# INSTRUCTIONS FOR THE TASK:
The material below contains a line with "obj.matrix_world = world" and a line with "obj.data.transform(world)". Copy exactly those two lines and all lines between them.

# DATA PROVIDED:
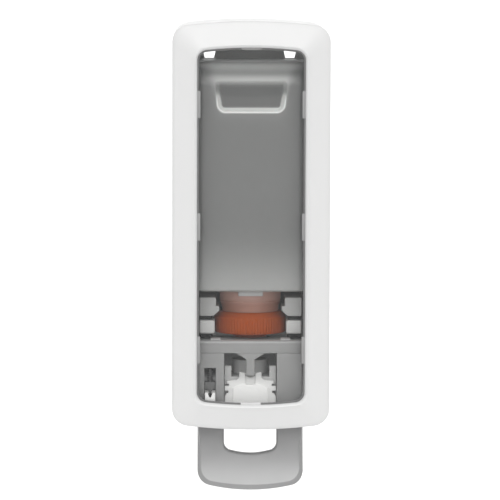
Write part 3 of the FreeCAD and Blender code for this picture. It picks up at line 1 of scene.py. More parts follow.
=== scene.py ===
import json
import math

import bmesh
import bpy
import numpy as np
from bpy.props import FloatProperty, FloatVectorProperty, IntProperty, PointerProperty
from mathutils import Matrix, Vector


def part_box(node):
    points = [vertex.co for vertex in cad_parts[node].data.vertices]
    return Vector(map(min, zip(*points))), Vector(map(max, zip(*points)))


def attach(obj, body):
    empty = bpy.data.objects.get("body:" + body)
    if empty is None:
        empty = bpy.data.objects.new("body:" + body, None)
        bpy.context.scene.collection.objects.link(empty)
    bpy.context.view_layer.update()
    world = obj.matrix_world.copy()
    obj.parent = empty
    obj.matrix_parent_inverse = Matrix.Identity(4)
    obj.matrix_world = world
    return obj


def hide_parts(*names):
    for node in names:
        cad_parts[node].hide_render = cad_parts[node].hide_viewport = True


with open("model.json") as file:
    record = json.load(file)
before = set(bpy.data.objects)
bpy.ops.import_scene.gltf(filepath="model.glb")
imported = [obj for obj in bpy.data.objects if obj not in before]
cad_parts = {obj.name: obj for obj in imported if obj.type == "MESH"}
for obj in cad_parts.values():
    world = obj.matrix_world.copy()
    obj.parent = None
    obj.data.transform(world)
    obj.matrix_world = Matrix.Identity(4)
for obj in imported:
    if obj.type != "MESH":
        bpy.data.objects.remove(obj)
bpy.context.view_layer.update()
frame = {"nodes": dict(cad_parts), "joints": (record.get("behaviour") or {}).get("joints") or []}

bl_info = {
    "name": "Wall soap dispenser",
    "version": (1, 0, 0),
    "blender": (4, 5, 0),
    "location": "3D View > Sidebar > Dispenser",
    "description": "Finishes the dispenser's visible pieces around its CAD frame",
    "category": "Object",
}

MM = 0.001


# ---- Places read from the frame -----------------------------------------------------
def low(node):
    """The lowest corner of a CAD node."""
    return np.array(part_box(node)[0])


def high(node):
    """The highest corner of a CAD node."""
    return np.array(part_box(node)[1])


COVER_LOW, COVER_HIGH = low("front_cover"), high("front_cover")
BOTTLE_LOW, BOTTLE_HIGH = low("refill_bottle"), high("refill_bottle")
CAP_LOW, CAP_HIGH = low("cap_collar"), high("cap_collar")
LEVER_LOW, LEVER_HIGH = low("push_lever"), high("push_lever")
PUMP_FRONT = -(CAP_LOW[1] + CAP_HIGH[1]) / 2
NECK_LONG = 27.3 * MM
BASE_Z = BOTTLE_LOW[2] + NECK_LONG
HINGE_PLACE = next(joint["pos_m"] for joint in frame["joints"] if joint["name"] == "cover_hinge")


# ---- Sizes and colours that a user would change -------------------------------------
def length(name, description, value):
    """A length setting."""
    return FloatProperty(name=name, description=description, default=value, min=0, unit="LENGTH")


def colour(name, description, value):
    """A colour setting."""
    return FloatVectorProperty(
        name=name, description=description, default=value, size=3, min=0, max=1, subtype="COLOR"
    )


class DispenserCoverSettings(bpy.types.PropertyGroup):
    """Sizes of the cover."""

    frame_wide: length("Frame width", "Width of the frame beside the window", 17.5 * MM)
    frame_end: length("Frame ends", "Width of the frame above and below the window", 18.1 * MM)
    frame_rise: length("Frame rise", "How far the frame slopes forwards to the window", 7 * MM)
    corner: length("Corner", "Radius of the cover's corners", 12 * MM)
    crown: length("Crown", "Rise of the arched top and bottom edges", 4 * MM)
    wall: length("Wall", "Thickness of the cover's wall", 2.5 * MM)
    edge: length("Window edge", "Rounding of the window's edge", 3 * MM)
    ledge: length("Ledge", "Width of the seat behind the window's edge", 4.5 * MM)
    window_corner: length("Window corner", "Radius of the window's corners", 7 * MM)
    window_crown: length("Window crown", "Rise of the window's arched ends", 2.5 * MM)
    rim: length("Outer rounding", "Rounding between the side wall and the frame", 1.2 * MM)


class DispenserBottleSettings(bpy.types.PropertyGroup):
    """Sizes of the bottle and its cap."""

    corner: length("Corner", "Radius of the bottle's upright edges", 13 * MM)
    shoulder: length("Shoulder", "Rounding of the bottle's top", 5 * MM)
    base_edge: length("Base edge", "Rounding of the bottle's base", 2 * MM)
    recess: length("Recess", "Depth of the grip recess", 6.5 * MM)
    ribs: IntProperty(name="Ribs", description="Ribs round the cap", default=72, min=8, max=200)
    rib_deep: length("Rib depth", "Depth of the grooves between the cap's ribs", 0.45 * MM)


class DispenserColourSettings(bpy.types.PropertyGroup):
    """Colours of the plastics."""

    cover: colour("Cover", "Cover and its hinge lugs", (0.59, 0.59, 0.588))
    white: colour("White", "Catch and back plate", (0.72, 0.72, 0.715))
    carriage: colour("Carriage", "Carriage's front panel", (0.86, 0.86, 0.855))
    pale: colour("Pale", "Cradle", (0.51, 0.51, 0.505))
    grey: colour("Grey", "Housing", (0.265, 0.265, 0.265))
    fork: colour("Fork", "Neck fork", (0.345, 0.345, 0.342))
    lever: colour("Lever", "Push lever", (0.222, 0.222, 0.222))
    disc: colour("Disc", "Actuator disc", (0.68, 0.68, 0.675))
    bottle: colour("Bottle", "Translucent bottle", (0.147, 0.149, 0.147))
    neck: colour("Neck", "Bottle's neck, where the soap shows", (0.36, 0.168, 0.118))
    cap: colour("Cap", "Ribbed screw cap", (0.317, 0.054, 0.001))
    # Dark also serves, much darkened, as painted shadow on the slot blocks and the cradle's feet.
    dark: colour("Dark", "Seals and pads", (0.05, 0.05, 0.05))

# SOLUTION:
    obj.matrix_world = world
    return obj


def hide_parts(*names):
    for node in names:
        cad_parts[node].hide_render = cad_parts[node].hide_viewport = True


with open("model.json") as file:
    record = json.load(file)
before = set(bpy.data.objects)
bpy.ops.import_scene.gltf(filepath="model.glb")
imported = [obj for obj in bpy.data.objects if obj not in before]
cad_parts = {obj.name: obj for obj in imported if obj.type == "MESH"}
for obj in cad_parts.values():
    world = obj.matrix_world.copy()
    obj.parent = None
    obj.data.transform(world)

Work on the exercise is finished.